Without a doubt, this undeniable axiom seems to be lost on far too many managers. They hesitate. They pass the buck. They make excuses. They delegate to others. They defer and, in the process, they become timid.

They do just what they can - but not a lot more.

The key, as a leader, is to understand this variable (perhaps even "plan" for it) and ensure that your support network is intact and ready to assist you.

All Planned Up

So, you are now all planned up but there is nowhere to go.

In many cases, leaders and managers believe their role is to create the plan, and then pass the implementation down to their direct reports. However, to quote Hrebiniak, "implementation is the very essence of great managerial work".

This is not to say that the role of the manager is to plan as well as do every aspect of the business strategy. Far from it. Their role is to maintain a direct connection between the "planners" and "doers" to ensure the success of the plan.

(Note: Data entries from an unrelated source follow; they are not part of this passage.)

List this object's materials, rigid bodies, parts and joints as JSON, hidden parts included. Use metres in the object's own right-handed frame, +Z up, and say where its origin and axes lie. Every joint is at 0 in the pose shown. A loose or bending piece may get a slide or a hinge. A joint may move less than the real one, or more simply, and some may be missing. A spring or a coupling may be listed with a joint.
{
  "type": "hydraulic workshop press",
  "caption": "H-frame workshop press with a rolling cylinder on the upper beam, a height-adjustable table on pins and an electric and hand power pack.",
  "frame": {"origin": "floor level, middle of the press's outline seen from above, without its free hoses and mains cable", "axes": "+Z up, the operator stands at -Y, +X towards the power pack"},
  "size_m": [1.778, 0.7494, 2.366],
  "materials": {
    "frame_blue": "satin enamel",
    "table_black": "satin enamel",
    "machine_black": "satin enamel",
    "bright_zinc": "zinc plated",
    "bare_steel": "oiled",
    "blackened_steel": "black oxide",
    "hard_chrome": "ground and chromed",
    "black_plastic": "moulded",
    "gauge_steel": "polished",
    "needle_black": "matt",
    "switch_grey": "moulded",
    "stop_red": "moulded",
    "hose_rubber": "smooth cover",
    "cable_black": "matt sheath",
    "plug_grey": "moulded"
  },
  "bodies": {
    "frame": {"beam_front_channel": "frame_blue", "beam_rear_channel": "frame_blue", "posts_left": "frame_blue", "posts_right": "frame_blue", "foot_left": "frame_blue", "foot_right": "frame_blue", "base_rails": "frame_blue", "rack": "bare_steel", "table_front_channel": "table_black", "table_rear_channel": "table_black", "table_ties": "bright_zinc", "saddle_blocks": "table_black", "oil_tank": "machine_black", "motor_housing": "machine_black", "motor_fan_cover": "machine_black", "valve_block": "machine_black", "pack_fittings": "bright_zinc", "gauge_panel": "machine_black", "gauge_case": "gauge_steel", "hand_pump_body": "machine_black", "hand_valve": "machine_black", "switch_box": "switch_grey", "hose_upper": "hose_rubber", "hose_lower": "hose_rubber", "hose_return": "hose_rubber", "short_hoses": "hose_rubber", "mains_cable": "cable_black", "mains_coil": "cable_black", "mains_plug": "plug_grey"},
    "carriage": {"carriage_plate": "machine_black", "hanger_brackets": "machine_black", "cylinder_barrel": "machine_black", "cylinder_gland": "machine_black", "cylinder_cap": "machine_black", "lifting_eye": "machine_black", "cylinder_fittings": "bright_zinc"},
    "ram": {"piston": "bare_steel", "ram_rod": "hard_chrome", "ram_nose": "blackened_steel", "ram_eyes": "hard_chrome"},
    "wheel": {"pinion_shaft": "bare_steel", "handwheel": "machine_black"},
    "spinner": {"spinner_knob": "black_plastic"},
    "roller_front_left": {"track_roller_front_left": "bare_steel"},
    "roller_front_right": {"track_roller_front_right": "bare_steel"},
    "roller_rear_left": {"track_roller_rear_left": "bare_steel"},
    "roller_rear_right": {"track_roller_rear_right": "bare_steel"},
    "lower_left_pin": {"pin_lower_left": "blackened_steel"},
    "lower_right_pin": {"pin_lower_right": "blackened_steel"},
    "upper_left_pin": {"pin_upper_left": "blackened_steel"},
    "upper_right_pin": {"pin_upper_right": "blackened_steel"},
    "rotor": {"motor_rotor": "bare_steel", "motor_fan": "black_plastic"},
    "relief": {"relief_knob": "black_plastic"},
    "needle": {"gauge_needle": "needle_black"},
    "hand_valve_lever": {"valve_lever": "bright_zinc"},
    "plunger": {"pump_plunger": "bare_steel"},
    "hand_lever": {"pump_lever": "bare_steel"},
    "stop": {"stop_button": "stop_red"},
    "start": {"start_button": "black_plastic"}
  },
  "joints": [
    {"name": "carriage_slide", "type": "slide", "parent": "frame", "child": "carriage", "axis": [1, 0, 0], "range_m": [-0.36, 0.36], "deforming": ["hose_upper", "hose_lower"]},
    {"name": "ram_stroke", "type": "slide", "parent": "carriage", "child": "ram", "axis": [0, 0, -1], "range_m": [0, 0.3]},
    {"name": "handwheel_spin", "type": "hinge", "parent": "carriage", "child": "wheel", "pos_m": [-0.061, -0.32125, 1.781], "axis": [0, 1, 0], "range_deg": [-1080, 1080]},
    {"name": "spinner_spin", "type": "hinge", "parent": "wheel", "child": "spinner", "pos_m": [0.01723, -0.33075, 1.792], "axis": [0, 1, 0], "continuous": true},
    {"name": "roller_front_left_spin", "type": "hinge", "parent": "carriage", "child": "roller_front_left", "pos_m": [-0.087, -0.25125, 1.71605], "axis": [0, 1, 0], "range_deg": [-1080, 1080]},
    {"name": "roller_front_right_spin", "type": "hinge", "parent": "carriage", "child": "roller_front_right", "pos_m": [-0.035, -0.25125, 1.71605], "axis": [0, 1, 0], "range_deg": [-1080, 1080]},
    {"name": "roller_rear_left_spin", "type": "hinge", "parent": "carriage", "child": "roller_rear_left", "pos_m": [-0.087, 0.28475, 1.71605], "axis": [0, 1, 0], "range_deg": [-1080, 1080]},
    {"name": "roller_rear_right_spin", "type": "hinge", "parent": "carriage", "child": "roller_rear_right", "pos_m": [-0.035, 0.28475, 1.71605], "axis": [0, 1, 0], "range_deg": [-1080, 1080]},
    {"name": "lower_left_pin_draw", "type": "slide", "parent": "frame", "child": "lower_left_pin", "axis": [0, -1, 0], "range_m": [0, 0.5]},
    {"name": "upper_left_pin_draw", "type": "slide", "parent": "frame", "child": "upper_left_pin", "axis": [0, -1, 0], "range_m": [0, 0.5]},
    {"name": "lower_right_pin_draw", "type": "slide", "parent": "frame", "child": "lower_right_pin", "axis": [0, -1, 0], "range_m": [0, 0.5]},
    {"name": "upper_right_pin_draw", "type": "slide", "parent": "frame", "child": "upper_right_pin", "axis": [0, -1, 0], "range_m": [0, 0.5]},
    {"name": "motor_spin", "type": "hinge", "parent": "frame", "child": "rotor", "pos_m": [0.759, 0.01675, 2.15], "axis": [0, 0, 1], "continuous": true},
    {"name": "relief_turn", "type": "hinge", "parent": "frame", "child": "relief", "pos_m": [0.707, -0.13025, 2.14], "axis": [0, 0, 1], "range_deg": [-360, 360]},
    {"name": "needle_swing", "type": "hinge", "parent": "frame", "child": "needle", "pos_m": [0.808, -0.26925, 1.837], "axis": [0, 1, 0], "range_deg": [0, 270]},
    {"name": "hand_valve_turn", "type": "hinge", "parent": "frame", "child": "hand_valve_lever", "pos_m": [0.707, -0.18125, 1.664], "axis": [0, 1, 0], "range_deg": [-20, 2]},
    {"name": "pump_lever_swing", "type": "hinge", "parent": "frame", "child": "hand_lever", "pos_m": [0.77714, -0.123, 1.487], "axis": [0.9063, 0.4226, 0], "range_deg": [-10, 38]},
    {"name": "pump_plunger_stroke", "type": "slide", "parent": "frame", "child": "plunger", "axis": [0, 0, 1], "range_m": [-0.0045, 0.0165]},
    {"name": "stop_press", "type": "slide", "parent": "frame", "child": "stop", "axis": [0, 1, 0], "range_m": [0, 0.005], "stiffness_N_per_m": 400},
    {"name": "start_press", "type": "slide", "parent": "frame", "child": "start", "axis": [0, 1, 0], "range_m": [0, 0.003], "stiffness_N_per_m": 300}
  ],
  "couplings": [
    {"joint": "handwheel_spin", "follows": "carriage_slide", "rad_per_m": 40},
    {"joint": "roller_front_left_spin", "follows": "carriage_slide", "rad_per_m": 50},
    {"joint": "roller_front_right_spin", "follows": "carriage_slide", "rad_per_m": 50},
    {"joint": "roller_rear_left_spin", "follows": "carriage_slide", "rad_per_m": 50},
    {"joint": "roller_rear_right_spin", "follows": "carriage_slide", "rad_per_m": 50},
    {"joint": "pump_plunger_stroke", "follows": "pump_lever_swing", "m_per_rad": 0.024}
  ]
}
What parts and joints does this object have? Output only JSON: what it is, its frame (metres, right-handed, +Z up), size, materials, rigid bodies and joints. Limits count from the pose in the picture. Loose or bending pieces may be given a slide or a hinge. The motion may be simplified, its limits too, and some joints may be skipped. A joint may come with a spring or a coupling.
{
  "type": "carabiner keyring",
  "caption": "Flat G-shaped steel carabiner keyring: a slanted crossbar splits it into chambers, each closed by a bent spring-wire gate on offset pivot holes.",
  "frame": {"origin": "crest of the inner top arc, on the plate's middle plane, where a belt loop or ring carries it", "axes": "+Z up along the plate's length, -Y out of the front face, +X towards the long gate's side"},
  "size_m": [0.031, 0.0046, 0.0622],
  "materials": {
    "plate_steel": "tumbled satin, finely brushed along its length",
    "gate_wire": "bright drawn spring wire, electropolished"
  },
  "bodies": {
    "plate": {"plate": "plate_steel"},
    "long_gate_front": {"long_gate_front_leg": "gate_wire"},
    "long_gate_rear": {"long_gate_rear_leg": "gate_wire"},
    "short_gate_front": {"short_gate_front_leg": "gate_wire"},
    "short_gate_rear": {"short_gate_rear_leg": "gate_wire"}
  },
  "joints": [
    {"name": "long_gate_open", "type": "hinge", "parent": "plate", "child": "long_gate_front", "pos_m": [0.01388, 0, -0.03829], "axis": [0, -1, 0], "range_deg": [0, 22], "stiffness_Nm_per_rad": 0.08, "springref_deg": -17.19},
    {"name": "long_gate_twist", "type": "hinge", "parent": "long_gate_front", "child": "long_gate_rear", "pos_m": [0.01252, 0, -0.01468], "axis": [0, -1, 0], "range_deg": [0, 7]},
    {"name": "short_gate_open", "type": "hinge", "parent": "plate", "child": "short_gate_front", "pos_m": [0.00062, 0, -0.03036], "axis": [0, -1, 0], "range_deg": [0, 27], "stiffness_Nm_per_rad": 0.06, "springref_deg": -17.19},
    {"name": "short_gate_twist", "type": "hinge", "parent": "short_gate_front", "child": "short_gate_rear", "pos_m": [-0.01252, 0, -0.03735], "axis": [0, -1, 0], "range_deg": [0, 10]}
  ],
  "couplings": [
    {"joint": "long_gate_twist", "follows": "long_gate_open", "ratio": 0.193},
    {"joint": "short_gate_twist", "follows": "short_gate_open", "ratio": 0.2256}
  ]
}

Responsibility and Accountability

One of the great failures of most organizations is their inability to properly assign accountability and then delegate full responsibility. This situation arises out of an instinctual "drive" based on self-preservation. But, it is changing in some places. The truly great organizations understand that it is the responsibility of the organization, and its leaders at all levels, to develop a culture that rewards calculated risk taking, and allows for failure provided the intention was genuine and the execution well thought out.

Fostering a "safe" environment, where the emphasis is switched from a focus on the excellence of the plan to the excellence of the execution, is one of the safest bets you can make to drive effective implementation and make sure your strategy works.

In Our Opinion
The Beacon Group's Keys to the Successful Implementation of Business Strategy

Plan As mentioned, the plan is the starting point. To be sure that your plan is complete, there are two factors that must be addressed. First, the plan must be clear and presented in a way that is understandable by each and every employee in the organization. Second, the plan must have measurable objectives. Without question, the organization must be able to track progress from day one.

Break It Down - While planning, ensure that the process is broken down into short-term projects, with short-term goals. In addition to breaking things down, be sure that each component has an individual's name beside it to ensure clarity of responsibility and anchor accountability.

Support Accountability is a crucial component of ensuring that implementation is effective and flawless. However, the role of the leader is to maintain an open, supportive dialogue with every member of their team. The success of the plan is the leader's ultimate responsibility. Therefore, they must be coaching and assisting their team throughout the process to correct the course whenever necessary.

Tweak An organization's strategic intent is the long-term, virtually fixed goal. However, the strategic plan should be reviewed and adjusted on an ongoing basis. By constantly reviewing the plan, the people in the organization will recognize the importance of the plan, and their role in maintaining its implementation.

Our Monthly Rant
A Word on Excessive Caution

In their controversial book, "Why CEO's Fail", Dotlich and Cairo warn that one of the key derailers to success in business is "Excessive Caution". They warn of leaders whose performance can be summed up as careful, The next decision they make may be their first!

This type of "Ostrich Management" cannot be allowed in any organization today. Tom Peters says, "READY, FIRE, AIM", while other gurus, like Seth Godin, extol the strength of character displayed by leaders who try, and fail, but then learn from their failures and then try again.

Strategies are "built" to be used. If you, or your organization, are afraid of implementing, you can probably bet that your plan isn't worth the paper it's printed on.

Snowballs are made to be thrown.

Rules are made to be broken.

Strategic plans are made to be implemented.